Wasira served as Deputy Minister of Agriculture in the first phase Government under President Julius Nyerere and also served as the Deputy Minister for Local Government and later as the Minister of Agriculture and Livestock Development under the second phase President Ali Hassan Mwinyi.

He was appointed as Minister of Water on January 4, 2006, when Jakaya Kikwete, who had been elected president, named his new cabinet. He was then moved to the position of Minister for Agriculture, Food Security and Cooperatives on October 15, 2006, and on February 12, 2008, he was named as the Minister in the Prime Minister's Office for Regional Administration and Local Government.

On November 24, 2010, Wasira was named Minister of State in the President's Office for Social Relations and Coordination in the newly formed cabinet after the October 2010 elections.

Within the ruling Chama cha Mapinduzi, most recently he was a member of the 370-member National Executive Committee (NEC), the highest policy and decision-making body of the ruling party. He served in this position since 2007. In November 2012, he was overwhelmingly re-elected by the party's National Congress to serve another five-year term.
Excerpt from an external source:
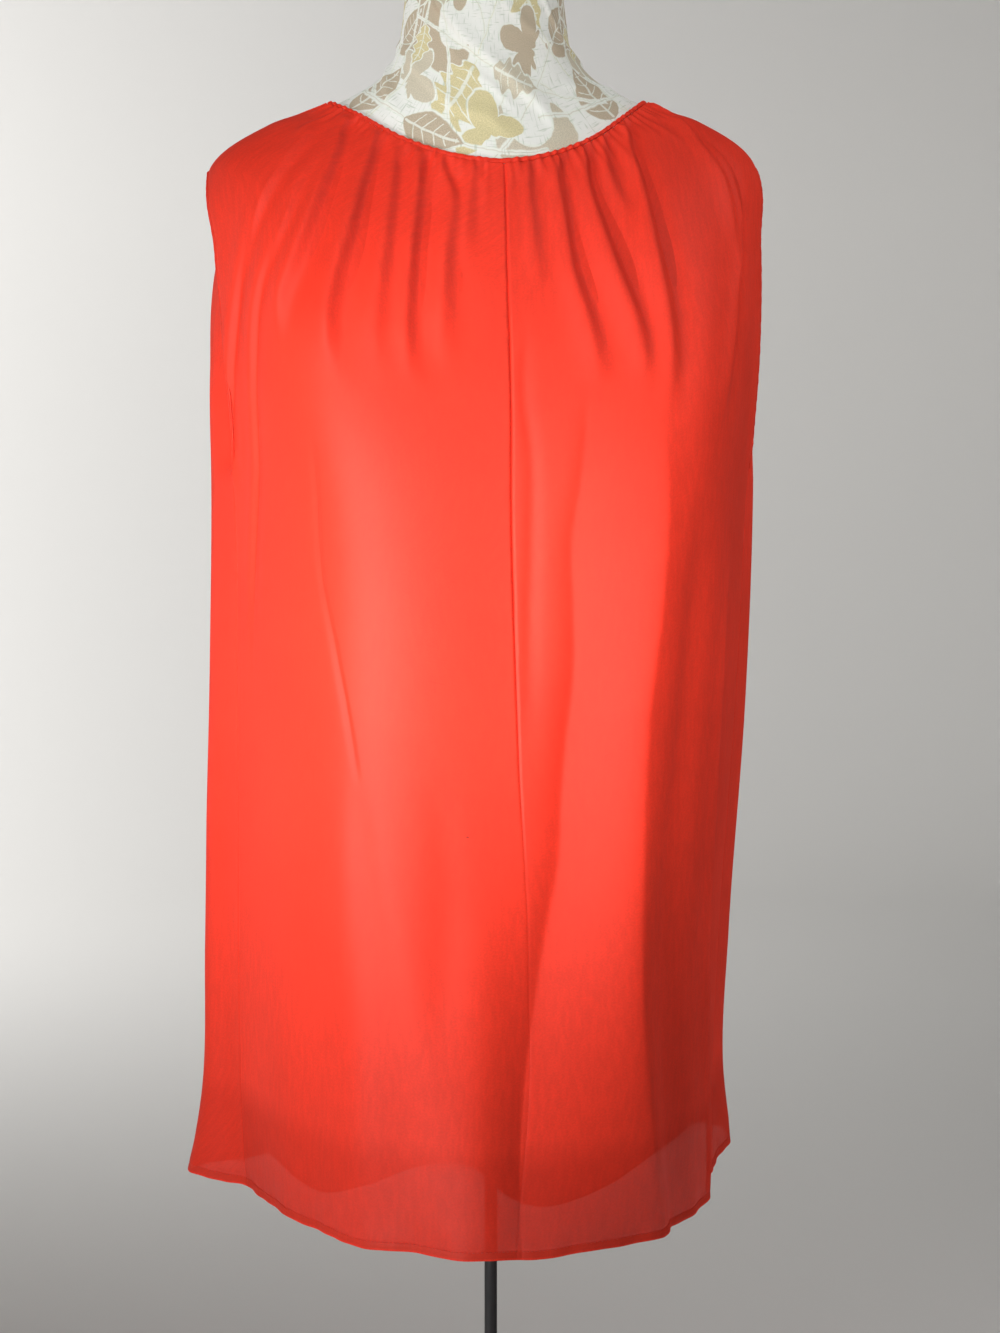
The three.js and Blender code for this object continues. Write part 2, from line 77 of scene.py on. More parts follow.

Also, in 2011, he was elected a member of the party's powerful 28-member Central Committee (CC) He continued serving as a member of the Central Committee after being re-elected in February 2013 up to December 2017. and later returned for another term from 2022 to 2023. His leadership role in the party expanded when he was selected the Vice Chairman in January 2025, succeeding Abdulrahman Kinana

==Education==
- BA in Economics & International Studies, American University in Washington, DC, USA.
- MA in economics (Applied Economics), American University in Washington, DC, USA.
- Masters in Public Administration, American University in Washington, DC, USA.